» **TASK STATEMENT**
In the entries below, which lines run from the one containing "o = cad_parts[node]" to the one containing "s.material = material"? Copy exactly those lines, ends included, and no others.

» **DATA SHOWN**
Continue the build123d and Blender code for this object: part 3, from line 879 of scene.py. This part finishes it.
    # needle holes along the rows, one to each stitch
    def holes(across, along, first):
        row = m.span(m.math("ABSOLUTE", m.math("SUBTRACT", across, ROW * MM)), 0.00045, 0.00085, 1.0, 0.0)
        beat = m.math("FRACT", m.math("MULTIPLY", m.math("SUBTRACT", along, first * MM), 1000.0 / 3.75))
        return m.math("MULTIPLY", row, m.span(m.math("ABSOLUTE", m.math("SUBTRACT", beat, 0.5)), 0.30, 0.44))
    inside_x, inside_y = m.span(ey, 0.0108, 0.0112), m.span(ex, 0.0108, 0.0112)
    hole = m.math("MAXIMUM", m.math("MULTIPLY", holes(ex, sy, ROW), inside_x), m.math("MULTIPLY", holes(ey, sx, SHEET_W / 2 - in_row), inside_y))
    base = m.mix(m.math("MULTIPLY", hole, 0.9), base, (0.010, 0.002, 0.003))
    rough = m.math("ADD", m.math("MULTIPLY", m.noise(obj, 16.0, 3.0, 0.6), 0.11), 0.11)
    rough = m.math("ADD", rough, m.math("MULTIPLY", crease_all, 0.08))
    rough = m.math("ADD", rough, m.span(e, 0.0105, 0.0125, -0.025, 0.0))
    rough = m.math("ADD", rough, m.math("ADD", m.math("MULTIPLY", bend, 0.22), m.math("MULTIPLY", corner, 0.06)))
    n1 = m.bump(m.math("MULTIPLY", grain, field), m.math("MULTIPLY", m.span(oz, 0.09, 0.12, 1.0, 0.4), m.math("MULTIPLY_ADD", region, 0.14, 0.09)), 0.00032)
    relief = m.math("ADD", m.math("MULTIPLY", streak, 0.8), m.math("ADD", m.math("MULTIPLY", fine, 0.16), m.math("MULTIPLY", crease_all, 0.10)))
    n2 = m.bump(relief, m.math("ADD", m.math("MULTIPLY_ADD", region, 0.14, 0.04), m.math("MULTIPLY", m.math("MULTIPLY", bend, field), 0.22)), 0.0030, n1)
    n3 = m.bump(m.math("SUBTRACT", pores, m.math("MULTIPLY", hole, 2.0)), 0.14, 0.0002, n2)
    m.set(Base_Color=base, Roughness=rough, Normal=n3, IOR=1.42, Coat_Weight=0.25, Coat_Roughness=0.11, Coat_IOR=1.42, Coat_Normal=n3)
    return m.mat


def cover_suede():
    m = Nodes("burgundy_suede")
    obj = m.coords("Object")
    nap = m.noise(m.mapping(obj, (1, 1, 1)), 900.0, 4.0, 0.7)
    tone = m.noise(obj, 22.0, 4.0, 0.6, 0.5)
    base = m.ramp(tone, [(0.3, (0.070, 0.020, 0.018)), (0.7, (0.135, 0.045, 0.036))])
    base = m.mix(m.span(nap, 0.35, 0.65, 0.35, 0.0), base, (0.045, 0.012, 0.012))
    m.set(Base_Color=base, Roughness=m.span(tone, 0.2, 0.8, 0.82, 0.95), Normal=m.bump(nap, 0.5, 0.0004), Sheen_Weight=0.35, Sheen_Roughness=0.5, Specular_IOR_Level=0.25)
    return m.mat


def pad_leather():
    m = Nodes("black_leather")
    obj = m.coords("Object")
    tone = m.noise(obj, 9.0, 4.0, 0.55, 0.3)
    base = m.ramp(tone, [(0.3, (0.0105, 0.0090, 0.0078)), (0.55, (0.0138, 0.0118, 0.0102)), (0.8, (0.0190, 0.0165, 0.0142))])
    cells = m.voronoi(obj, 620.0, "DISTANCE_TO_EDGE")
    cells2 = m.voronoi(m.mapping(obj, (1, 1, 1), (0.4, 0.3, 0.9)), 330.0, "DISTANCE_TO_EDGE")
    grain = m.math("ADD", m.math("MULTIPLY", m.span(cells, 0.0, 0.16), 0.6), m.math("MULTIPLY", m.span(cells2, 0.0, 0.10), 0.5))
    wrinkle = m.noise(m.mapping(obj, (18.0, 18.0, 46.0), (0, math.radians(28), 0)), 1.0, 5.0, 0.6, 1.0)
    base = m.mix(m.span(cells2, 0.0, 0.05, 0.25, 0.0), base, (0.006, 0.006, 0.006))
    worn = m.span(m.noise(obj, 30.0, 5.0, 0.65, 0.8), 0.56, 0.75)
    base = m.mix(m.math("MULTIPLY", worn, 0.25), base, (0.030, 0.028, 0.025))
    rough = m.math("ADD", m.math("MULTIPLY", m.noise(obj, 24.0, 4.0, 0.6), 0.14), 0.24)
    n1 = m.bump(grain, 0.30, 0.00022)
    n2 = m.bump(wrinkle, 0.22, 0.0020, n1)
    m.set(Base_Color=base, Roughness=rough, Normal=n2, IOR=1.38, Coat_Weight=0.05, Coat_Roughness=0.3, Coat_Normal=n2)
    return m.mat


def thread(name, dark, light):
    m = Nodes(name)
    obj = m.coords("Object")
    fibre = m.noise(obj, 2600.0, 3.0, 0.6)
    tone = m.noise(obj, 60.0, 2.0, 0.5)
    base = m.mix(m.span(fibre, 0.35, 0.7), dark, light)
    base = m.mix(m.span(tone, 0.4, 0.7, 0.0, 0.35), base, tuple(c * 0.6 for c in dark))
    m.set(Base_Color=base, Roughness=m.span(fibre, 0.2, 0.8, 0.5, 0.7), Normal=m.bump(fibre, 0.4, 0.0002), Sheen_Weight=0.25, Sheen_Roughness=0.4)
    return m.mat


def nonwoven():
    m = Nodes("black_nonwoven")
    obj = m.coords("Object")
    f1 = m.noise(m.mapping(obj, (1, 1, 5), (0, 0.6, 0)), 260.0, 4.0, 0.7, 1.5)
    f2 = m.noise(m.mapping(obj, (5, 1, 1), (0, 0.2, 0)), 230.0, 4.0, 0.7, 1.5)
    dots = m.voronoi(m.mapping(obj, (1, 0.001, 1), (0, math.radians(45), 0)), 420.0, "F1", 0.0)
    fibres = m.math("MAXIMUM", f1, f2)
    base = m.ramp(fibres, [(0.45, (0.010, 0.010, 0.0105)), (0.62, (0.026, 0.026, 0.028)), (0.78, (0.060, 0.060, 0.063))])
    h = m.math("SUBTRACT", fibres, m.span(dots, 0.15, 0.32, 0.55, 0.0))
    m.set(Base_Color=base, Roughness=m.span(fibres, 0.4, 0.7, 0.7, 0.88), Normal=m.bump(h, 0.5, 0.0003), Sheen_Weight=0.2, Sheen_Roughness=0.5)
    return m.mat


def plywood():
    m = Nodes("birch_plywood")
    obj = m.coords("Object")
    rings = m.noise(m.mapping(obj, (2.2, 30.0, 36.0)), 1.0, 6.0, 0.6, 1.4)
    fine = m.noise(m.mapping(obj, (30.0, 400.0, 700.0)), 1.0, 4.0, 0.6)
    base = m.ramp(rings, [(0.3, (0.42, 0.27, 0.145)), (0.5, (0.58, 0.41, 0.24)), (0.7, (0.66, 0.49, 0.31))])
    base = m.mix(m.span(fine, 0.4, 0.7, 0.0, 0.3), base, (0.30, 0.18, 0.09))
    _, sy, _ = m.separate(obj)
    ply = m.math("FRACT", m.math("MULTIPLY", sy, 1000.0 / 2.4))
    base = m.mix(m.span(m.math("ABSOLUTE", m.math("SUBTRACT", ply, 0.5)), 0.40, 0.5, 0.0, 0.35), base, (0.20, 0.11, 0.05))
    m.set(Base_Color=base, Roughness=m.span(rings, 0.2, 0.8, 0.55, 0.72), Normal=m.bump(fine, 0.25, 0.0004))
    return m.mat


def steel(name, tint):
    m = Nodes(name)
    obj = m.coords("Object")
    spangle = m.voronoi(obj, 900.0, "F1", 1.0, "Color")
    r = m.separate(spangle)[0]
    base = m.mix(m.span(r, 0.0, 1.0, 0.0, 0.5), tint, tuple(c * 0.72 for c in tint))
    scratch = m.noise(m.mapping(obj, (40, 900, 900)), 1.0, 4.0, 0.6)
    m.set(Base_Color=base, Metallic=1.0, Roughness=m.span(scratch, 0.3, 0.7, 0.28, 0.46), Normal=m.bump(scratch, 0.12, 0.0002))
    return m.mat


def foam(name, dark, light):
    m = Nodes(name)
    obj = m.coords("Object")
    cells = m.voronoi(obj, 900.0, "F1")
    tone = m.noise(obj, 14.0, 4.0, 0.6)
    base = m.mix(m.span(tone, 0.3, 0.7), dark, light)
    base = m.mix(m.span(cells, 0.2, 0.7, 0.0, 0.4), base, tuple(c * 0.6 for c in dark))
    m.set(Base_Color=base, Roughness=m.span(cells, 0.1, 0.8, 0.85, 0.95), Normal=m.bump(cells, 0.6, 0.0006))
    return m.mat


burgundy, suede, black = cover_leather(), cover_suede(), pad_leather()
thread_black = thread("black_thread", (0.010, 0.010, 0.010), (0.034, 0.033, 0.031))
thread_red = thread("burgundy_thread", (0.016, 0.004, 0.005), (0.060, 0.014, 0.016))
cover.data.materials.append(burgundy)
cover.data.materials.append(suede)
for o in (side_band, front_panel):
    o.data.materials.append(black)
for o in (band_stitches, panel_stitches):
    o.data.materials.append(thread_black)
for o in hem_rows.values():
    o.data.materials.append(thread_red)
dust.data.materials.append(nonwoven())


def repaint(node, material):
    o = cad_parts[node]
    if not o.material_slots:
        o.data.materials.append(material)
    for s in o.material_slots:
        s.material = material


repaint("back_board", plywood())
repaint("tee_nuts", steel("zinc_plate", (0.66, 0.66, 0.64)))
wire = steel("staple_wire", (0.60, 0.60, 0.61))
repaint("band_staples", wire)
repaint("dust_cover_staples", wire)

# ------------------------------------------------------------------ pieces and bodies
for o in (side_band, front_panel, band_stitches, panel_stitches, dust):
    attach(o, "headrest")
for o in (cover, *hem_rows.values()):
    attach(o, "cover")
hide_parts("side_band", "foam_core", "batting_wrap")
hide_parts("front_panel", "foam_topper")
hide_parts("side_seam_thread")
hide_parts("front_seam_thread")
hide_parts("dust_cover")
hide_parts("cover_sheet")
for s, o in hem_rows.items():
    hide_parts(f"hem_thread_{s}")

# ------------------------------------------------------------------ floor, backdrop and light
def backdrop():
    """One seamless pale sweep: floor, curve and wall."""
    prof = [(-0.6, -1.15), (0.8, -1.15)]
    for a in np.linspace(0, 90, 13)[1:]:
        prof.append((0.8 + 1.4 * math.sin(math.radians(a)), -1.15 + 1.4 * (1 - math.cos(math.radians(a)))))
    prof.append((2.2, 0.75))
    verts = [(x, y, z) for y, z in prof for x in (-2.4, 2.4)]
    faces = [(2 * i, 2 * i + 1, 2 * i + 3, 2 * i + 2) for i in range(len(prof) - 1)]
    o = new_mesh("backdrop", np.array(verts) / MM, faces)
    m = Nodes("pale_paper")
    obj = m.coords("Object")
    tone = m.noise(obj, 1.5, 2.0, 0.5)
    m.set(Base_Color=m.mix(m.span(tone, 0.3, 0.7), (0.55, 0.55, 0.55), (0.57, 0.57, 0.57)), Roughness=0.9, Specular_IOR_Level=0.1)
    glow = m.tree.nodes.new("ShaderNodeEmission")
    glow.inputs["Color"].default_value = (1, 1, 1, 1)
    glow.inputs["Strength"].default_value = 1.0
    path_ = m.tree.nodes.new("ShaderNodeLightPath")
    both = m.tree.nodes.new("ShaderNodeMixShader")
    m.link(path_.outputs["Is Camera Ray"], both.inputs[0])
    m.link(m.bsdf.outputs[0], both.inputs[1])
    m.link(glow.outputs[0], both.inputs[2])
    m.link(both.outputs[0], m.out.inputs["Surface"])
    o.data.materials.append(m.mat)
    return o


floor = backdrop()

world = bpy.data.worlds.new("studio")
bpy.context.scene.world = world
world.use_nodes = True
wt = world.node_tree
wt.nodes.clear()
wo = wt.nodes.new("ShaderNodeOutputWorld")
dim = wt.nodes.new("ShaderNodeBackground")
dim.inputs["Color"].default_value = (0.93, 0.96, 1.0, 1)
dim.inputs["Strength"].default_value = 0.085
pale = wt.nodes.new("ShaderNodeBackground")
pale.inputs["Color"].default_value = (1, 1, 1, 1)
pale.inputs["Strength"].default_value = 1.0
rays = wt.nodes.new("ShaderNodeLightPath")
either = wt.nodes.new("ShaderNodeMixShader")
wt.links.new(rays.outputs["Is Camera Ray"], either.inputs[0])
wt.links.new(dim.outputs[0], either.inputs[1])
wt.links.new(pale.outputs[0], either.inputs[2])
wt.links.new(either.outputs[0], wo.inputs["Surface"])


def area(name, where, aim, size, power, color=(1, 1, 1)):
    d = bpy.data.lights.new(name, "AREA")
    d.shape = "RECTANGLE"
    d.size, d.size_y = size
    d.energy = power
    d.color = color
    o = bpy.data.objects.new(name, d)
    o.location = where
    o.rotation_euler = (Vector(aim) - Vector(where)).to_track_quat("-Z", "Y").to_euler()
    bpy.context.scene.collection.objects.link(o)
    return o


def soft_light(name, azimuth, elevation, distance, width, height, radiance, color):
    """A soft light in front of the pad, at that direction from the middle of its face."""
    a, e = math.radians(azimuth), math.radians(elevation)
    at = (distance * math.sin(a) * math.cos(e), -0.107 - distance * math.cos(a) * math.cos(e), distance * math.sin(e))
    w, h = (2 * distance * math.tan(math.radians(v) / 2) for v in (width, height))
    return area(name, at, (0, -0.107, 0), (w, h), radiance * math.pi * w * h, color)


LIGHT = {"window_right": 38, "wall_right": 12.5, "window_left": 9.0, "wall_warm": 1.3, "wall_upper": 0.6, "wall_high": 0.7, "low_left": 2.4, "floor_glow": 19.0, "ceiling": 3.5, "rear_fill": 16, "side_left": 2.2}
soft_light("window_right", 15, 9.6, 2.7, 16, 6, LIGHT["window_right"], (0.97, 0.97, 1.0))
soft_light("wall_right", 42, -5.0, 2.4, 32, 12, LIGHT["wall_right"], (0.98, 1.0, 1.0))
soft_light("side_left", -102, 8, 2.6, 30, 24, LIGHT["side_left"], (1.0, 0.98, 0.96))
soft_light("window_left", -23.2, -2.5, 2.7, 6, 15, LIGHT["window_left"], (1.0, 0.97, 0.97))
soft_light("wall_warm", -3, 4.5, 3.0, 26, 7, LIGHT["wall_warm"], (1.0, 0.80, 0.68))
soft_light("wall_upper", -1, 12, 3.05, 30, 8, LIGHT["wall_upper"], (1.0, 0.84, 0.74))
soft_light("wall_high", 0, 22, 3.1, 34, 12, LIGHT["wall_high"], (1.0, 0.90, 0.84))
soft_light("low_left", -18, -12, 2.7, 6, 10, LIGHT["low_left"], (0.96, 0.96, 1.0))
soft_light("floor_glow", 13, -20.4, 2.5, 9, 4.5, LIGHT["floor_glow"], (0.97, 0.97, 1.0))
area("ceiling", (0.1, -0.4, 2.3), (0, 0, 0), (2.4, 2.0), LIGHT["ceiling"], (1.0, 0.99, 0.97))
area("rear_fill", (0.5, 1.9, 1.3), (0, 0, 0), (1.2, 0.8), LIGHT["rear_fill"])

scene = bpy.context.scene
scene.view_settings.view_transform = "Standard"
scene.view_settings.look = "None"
==
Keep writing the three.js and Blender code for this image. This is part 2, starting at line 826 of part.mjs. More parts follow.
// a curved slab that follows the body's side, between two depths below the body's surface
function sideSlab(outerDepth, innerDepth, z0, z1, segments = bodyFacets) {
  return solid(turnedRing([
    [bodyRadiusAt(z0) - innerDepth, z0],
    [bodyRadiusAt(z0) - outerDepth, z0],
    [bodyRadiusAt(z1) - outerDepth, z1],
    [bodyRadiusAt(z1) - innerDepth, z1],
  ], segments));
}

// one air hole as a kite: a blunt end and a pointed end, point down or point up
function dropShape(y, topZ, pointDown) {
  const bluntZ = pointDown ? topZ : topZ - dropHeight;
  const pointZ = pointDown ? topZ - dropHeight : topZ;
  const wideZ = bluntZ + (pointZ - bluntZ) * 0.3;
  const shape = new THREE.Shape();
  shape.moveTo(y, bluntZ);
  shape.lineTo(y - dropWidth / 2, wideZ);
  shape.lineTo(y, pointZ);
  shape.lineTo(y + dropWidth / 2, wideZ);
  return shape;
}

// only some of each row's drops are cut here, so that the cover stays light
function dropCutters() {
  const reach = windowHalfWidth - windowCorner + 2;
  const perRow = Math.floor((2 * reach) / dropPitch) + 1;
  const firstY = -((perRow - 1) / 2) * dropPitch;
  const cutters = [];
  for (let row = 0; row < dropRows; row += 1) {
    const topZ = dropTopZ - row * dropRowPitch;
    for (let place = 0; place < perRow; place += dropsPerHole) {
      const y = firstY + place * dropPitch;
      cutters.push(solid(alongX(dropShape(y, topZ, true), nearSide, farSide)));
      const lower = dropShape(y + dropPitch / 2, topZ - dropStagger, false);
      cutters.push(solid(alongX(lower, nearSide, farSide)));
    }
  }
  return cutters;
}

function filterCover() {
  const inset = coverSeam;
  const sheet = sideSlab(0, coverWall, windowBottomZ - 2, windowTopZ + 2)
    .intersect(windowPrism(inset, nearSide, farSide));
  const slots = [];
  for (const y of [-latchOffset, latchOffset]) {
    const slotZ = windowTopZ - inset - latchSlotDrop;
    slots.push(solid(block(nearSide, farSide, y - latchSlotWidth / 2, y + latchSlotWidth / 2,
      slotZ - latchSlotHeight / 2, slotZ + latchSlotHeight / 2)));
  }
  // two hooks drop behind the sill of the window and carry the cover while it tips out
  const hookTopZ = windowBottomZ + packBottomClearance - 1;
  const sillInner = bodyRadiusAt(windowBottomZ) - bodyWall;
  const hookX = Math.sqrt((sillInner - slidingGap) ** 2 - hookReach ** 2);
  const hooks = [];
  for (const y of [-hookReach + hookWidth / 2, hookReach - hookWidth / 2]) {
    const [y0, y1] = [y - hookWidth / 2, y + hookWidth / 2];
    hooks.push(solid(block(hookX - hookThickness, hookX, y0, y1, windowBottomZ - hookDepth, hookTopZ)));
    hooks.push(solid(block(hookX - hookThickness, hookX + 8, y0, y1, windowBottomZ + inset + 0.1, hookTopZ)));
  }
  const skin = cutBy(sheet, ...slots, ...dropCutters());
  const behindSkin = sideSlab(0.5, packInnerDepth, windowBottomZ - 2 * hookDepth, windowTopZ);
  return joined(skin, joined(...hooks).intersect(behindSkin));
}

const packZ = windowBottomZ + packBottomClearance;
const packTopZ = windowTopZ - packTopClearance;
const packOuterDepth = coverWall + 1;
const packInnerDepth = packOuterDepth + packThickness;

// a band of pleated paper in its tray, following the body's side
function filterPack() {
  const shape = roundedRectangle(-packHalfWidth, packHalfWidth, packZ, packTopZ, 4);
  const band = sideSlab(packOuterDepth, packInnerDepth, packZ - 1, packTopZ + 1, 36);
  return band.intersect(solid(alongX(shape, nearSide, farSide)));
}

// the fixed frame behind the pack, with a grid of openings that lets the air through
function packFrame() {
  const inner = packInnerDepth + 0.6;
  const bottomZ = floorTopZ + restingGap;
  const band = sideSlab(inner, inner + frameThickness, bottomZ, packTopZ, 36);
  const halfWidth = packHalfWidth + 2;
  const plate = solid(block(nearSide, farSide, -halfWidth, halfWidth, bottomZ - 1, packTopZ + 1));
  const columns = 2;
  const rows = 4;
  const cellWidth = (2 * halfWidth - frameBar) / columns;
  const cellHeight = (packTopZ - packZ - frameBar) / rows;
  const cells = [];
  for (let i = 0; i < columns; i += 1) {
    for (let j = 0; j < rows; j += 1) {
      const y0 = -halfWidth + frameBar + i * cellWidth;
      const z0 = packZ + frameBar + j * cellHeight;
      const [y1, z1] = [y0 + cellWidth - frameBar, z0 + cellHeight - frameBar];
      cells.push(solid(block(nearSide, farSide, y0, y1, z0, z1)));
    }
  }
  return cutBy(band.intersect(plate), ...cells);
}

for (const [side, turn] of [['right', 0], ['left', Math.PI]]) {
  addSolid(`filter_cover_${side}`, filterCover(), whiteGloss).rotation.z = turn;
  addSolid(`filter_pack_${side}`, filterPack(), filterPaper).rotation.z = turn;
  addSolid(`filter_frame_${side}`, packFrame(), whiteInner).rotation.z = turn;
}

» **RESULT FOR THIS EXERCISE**
    o = cad_parts[node]
    if not o.material_slots:
        o.data.materials.append(material)
    for s in o.material_slots:
        s.material = material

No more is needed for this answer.